Teradata Partitioned Primary Index(PPI) is option in teradata which allows it to divide the data in partition for fast retrieval

Teradata Partition Primary Index(PPI)

PPI Characteristics:
  1. Partitioning can be done on volatile,global temporary and permanent tables.
  2. Partitioning column doesn't have to be part of non unique Primary Index.
  3. Partitioning column must be part of unique Primary Index.
  4. Partitioned column/s will not decide which AMP data should go,it is solely dependent on Primary Index.
  5. Rows within AMP will be sorted by partitioned column/s and not by rowId.
  6. PPI can be defined at multi-level i.e sub-partition within partition (called Multilevel PPI).
  7. Teradata uses partition elimination strategy which helps to avoid Full Table Scan(FTS) for partitioned tables.
  8. Partitioned tables may reduce I/O for range queries by reducing the number of rows to be processed .
  9. Details about the partitions,constraints & conditions can be retrieved from dbc.PartitioningConstraintsV view.
    
    select * from dbc.PartitioningConstraintsV where databasename='tutorial_db' and tablename='employee';
    
PPI disadvantages:
  1. Partitioning can make single row (primary index) accesses to the table slower if partitioning column is not a part of the primary index column.

Rows are sents to their appropriate AMPs based on row hash. By default rows are ordered within AMP by row Id. For example,Primary index for the table employee is emp_no.

Non-Partitioned Index

Below query will result in Full Table Scan(FTS) to satify the query since the rows are distributed across the AMPs.

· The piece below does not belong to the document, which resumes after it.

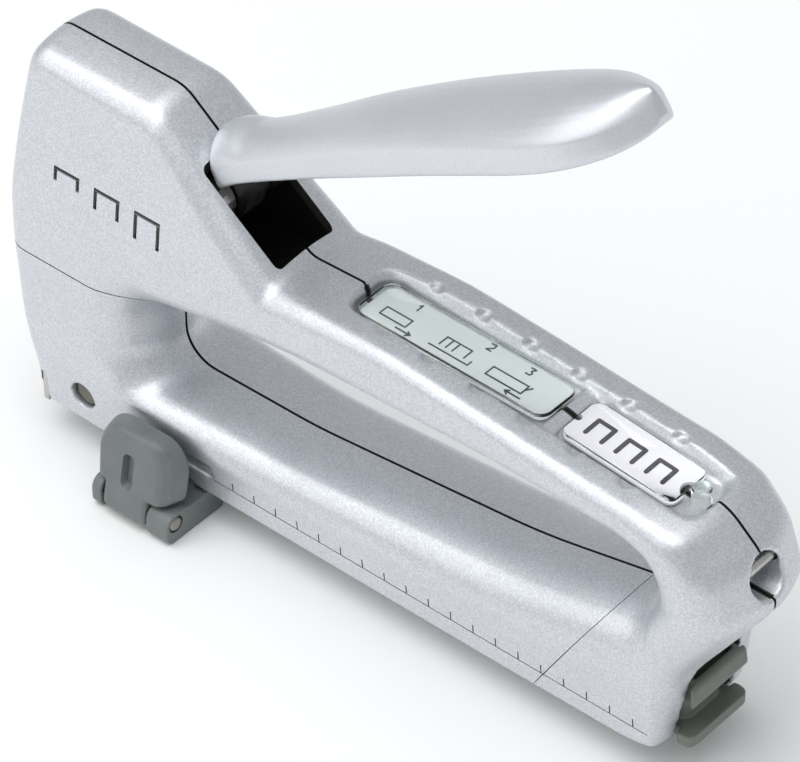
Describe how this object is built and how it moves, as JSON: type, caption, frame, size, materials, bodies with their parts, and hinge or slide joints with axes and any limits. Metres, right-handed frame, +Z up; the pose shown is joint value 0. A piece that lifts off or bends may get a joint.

LOCK ROW FOR ACCESS SELECT * FROM tutorial_db.employee where hire_date between '1981-02-01' AND '1981-02-28';

Partitioned Primary Index : Now Partitioned Primary Index is added on the hiredate while the primary index is same as before i.e emp_no. Rows will go to exactly same AMP as before

Syntax/Example :

CREATE MULTISET TABLE tutorial_db.employee
     (
      emp_no INTEGER,
      emp_name VARCHAR(50) CHARACTER SET LATIN NOT CASESPECIFIC,
      job_title VARCHAR(30) CHARACTER SET LATIN NOT CASESPECIFIC,
      manager_id INTEGER,
      hire_date DATE FORMAT 'yyyy-mm-dd',
      salary DECIMAL(18,2),
      commission DECIMAL(18,2),
      dept_no INTEGER)
PRIMARY INDEX ( emp_no )
PARTITION BY range_n(
  hire_date BETWEEN date '1981-01-01' and '1988-12-31' Each interval '1' Month,
  NO range OR UNKNOWN );

***Only difference will be that data is sorted by hire_date and not by row Id.
Non-Partitioned Index

Below query will use partition elimination strategie to avoid Full Table Scan(FTS) as rows are grouped together in their respective partition(monthly) across the AMPs.

LOCK ROW FOR ACCESS SELECT * FROM tutorial_db.employee where hire_date between '1981-02-01' AND '1981-02-28';

 Question: How many partition on each AMP will need to be read by above query?
 Answer:  1

Teradata also support Case(CASE_N) & Range(RANGE_N) as a partitioning option.


Partitions within table

Handling Unknown values: Different conditions and combinations to handle unknown values and store them into separate or one partitions. Number of partition will depend on how conditions are specified while defining PPI, if 'OR' is used between clauses then only 1 partition will be created for unknown & NULL values and if comma(,) is used then 2 partitions will be created for unknown & NULL values.

Note: If unknown values are not handled properly and users try to insert unknown values then users will get below error.

*** Failure 5728 Partitioning violation for table tutorial_db.employee.


Multilevel Partitioned Primary Index(MLPPI) : Multilevel Partitioned primary index allow each partition at a given level to be again partitioned into sub-partitions. MLPPI perform efficient searches by using partition elimination at the various levels or combinations of levels.

Syntax/Example :Below table is first partitioned by year and then within each year rows will be partitoned(sub-partition) by month.

CREATE MULTISET TABLE tutorial_db.pradeep_employee_test
 (
  emp_no INTEGER,
  emp_name VARCHAR(50) CHARACTER SET LATIN NOT CASESPECIFIC,
  job_title VARCHAR(30) CHARACTER SET LATIN NOT CASESPECIFIC,
  manager_id INTEGER,
  hire_date DATE FORMAT 'yyyy-mm-dd',
  hire_year INTEGER,
  hire_month INTEGER,
  salary DECIMAL(18,2),
  commission DECIMAL(18,2),
  dept_no INTEGER)
PRIMARY INDEX ( emp_no )
PARTITION BY (
  RANGE_N(hire_year BETWEEN 1980 AND 1988 EACH 1),
  RANGE_N(hire_month BETWEEN 1 AND 12 Each 1,
  NO RANGE OR UNKNOWN ));